Public outcry led to a few big changes in the latest plan for a statewide uniform grade-point average system, which was presented Wednesday to Texas' Higher Education Coordinating Board.
■ Pre-Advanced Placement and pre-International Baccalaureate classes will now remain weighted, although the weighting will only be .5 instead of a whole point, as many districts weight them now.
■ Grades in fine arts classes would now continue to factor into the average, although they would count for less credit.
■ Some career and technology classes would continue to be weighted a whole point if they are dual-enrollment courses in which students also earn college credit.
■ Advanced Placement, International Baccalaureate and dual-enrollment courses would all be weighted 1.0 on the 4.0 scale.
Critics had complained about an earlier proposal in which pre-AP and pre-IB classes would not be weighted. They said students would skip the tougher classes to boost their averages.
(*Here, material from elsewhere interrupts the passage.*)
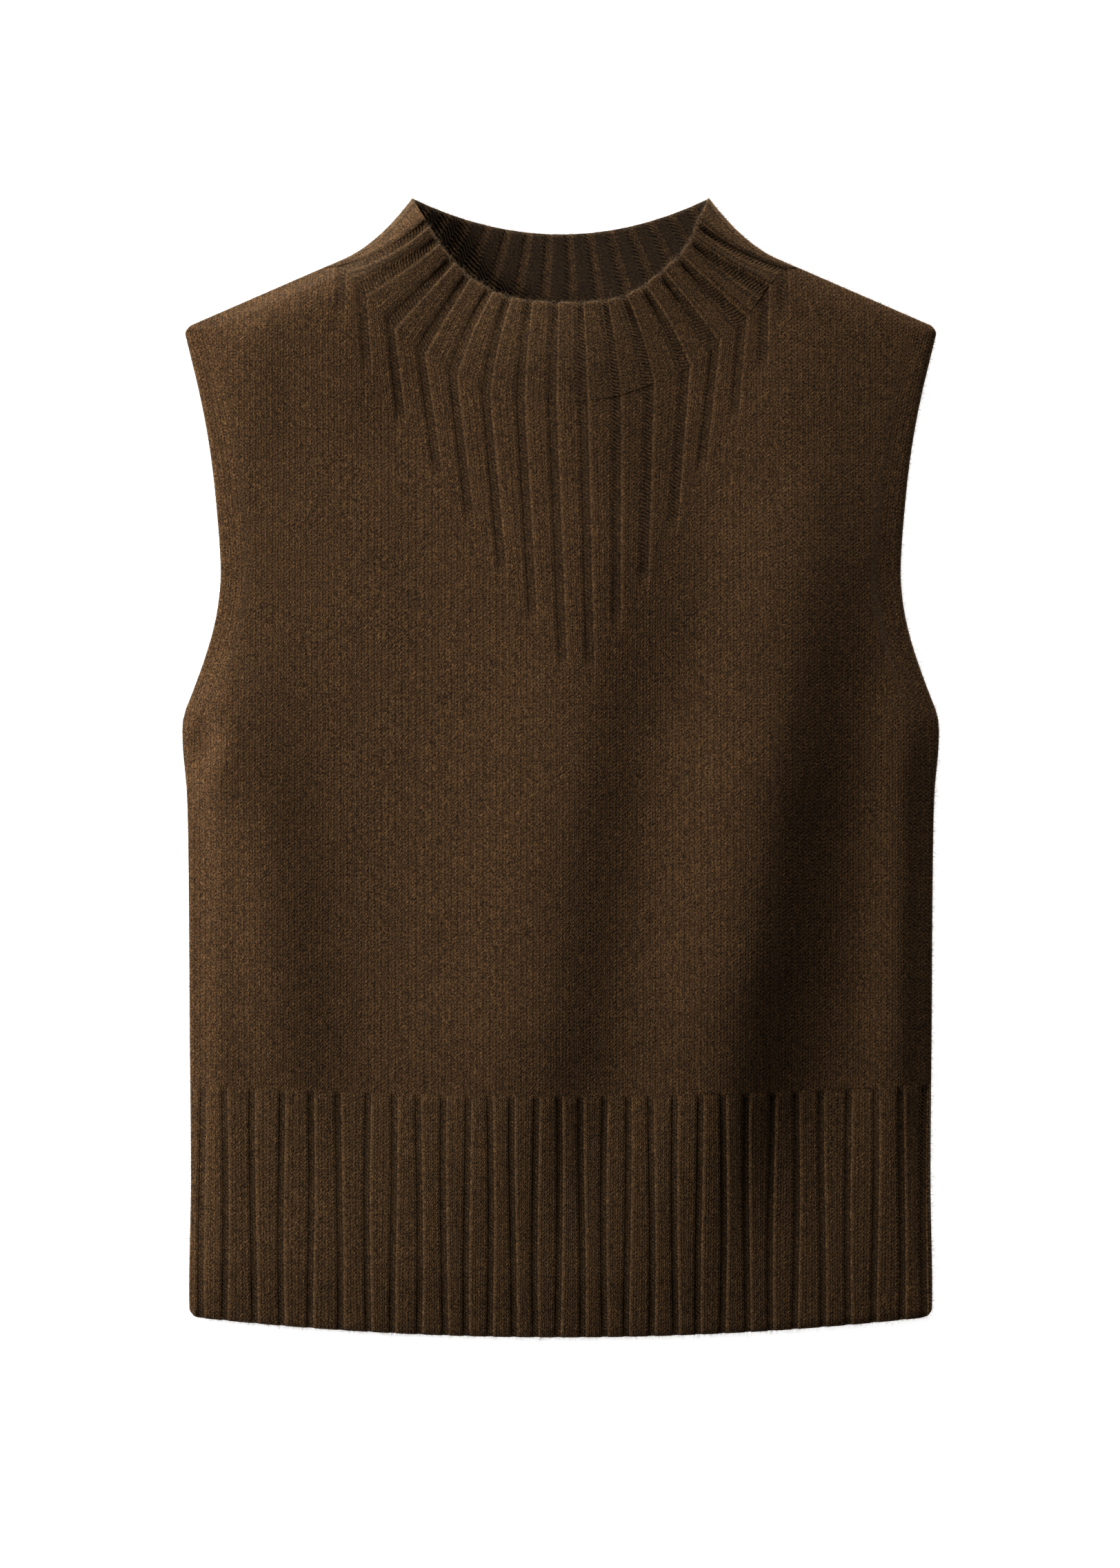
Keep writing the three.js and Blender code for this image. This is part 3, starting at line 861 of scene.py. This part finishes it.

Raymund Paredes, the state's education commissioner, said the aim is the opposite: to ensure that students are taking a rigorous course load and not getting extra points for classes that aren't that hard.
He said that many college freshmen are not prepared.
"A single rigorous standard must be developed for all students," he told the board's Participation and Success Committee.
A vote on the measure, which could have come Thursday, was pushed back to the board's Jan. 29 meeting. Action would be all but required then, with the looming May 2009 deadline for implementation set by the attorney general.